Re: help substituting whitespaces?
by l2kashe (Deacon) on Aug 07, 2003 at 14:59 UTC

    I will toss out the obiligitory comment about CPAN is your friend. Especially the HTML:: family of modules. It can be very very tricky to deal with HTML via a regex for much beyond extremly simple (?:X|HT|DHT)ML etc... You could alleviate alot of your parsing headaches, and get down to the meat of what you want to do, all with a simple use statement.

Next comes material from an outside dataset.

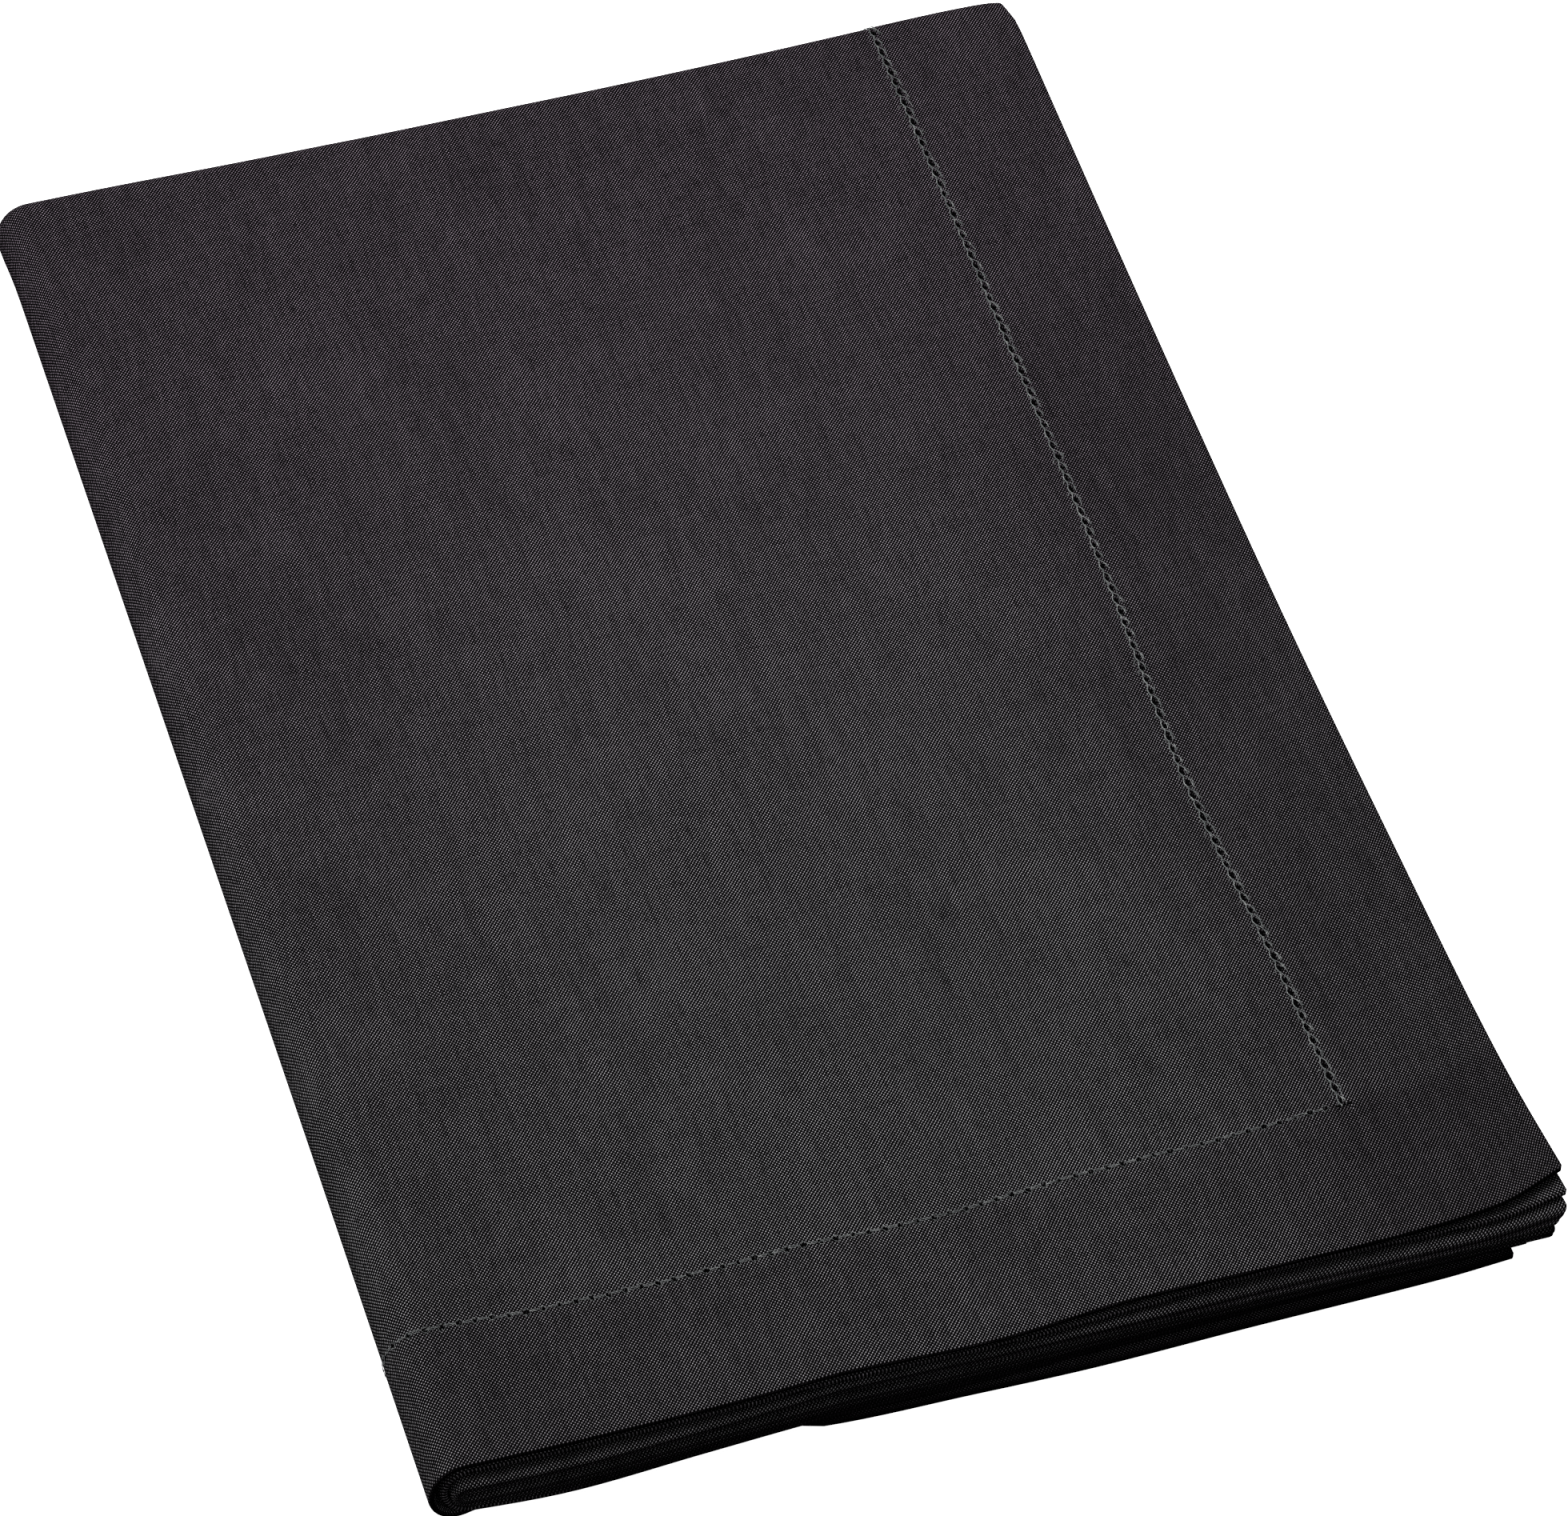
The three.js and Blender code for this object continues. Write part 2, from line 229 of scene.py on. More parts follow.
def cloth_middle(u, v):
    """Middle of the cloth at u across and v along it. The run that v falls in gives the ply and
    the share of the way to the far end, and a fold adds a half ellipse. u gives the share of the
    way from the open side to the doubled side, where the cloth turns on a circle about half the
    stack's height. Near edge, far end and both sides come from the stations above. Then the height
    is multiplied by the loft, the top ply gets its lift and creases, and the far corners move."""
    u, v = np.broadcast_arrays(np.asarray(u, float), np.asarray(v, float))
    place = np.clip(np.searchsorted(run_starts, v, side="right") - 1, 0, len(runs) - 1)
    run = runs[place]
    t = (v - run_starts[place]) / run["length"]
    plies_passed = np.abs(run["next_ply"] - run["ply"])
    angle = np.where(plies_passed > 0, np.pi * t, 0)
    passed = 0.5 - 0.5 * np.cos(angle)
    along = mix(run["start"], run["end"], t)
    reach = np.sin(angle) * 0.5 * plies_passed * PLY_PITCH * FOLD_REACH * (2 * run["start"] - 1)
    depth = mix(run["ply"], run["next_ply"], passed)
    weights = [
        (run["ply"] == ply) * (1 - passed) + (run["next_ply"] == ply) * passed
        for ply in range(PLIES)
    ]

    stops = [0, FLAT_HALF, FLAT_HALF + TURN_LENGTH, CLOTH_WIDTH]
    across = np.interp(u, stops, [0, 1, 1, 0])
    turn = np.interp(u, stops, [0, 0, np.pi, np.pi])
    upper = 0.5 + 0.5 * np.cos(turn)
    radius = HALF_STACK - depth * PLY_PITCH
    slack = sum(weight * short for weight, short in zip(weights, TURN_SLACK))
    turn_base = TURN_X + slack - radius * np.sin(turn)
    rough_x = mix(OPEN_SIDE_X, turn_base, across)

    def on_halves(places, lower_values, upper_values, at):
        """Stations of every ply, by the ply's weight, from the lower half to the upper one."""
        return sum(
            weight * mix(along_stations(places, low, at), along_stations(places, high, at), upper)
            for weight, low, high in zip(weights, lower_values, upper_values)
        )

    near_y = NEAR_LINE_Y + on_halves(ACROSS_AT_X, near_lower, near_upper, rough_x)
    inner_short = sum(weight * short for weight, short in zip(weights, INNER_FOLD_SHORT))
    far_y = FAR_END_Y + along_stations(ACROSS_AT_X, FAR_SKEW, rough_x)
    far_y = far_y - OUTER_FOLD_REACH - inner_short - LOWER_FOLD_SHORT * (1 - upper)
    y = mix(near_y, far_y, along) + reach
    turn_x = turn_base + along_stations(ALONG_AT_Y, DOUBLED_DRIFT, y)
    open_x = OPEN_SIDE_X + on_halves(ALONG_AT_Y, open_lower, open_upper, y)
    x = mix(open_x, turn_x, across)
    height = HALF_STACK + radius * np.cos(turn)
    top_ply = np.maximum(1 - depth, 0)
    corner = CORNER_LIFT * fade(x - OPEN_SIDE_X, CORNER_LIFT_REACH)
    wave = NEAR_WAVE * np.sin(2 * np.pi * x / NEAR_WAVE_LENGTH)
    near_lift = (corner + wave) * fade(y - NEAR_LINE_Y, NEAR_LIFT_REACH) * upper
    creased = bumps(x, y, CREASES) * (turn == 0)
    z = SOLID_HALF + height * loft(x, y) + (near_lift + creased) * top_ply
    rounded = bumps(x, y, FAR_OPEN_CORNER)
    full = bumps(x, y, FAR_DOUBLED_CORNER)
    moved_x = x - MIDDLE_X - rounded - full
    moved_y = y - MIDDLE_Y - FAR_OPEN_CORNER_NEARER * rounded
    return np.stack([moved_x, moved_y, z], axis=-1)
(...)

    With that said, if you are doing this simply as an excercise in data munging have fun! :) perldoc perlvar is the place to go for all documentation about variables, or at least a nice springboard. If you are ever lost about what perldoc to read, try perldoc perltoc or even perldoc perl.

    use perl;

Re: help substituting whitespaces?
by snax (Hermit) on Aug 07, 2003 at 19:11 UTC
    Squashing whitespace is most efficiently done with tr:
    $description =~ tr/ / /s;
    This will leave (at most) a single leading/trailing space if it exists, though. Want to squash all the internal spaces and lose the leading/trailing spaces? Try this one:
    $description = join ' ', split ' ', $description;
    Read up on join and split if you want to see why this works.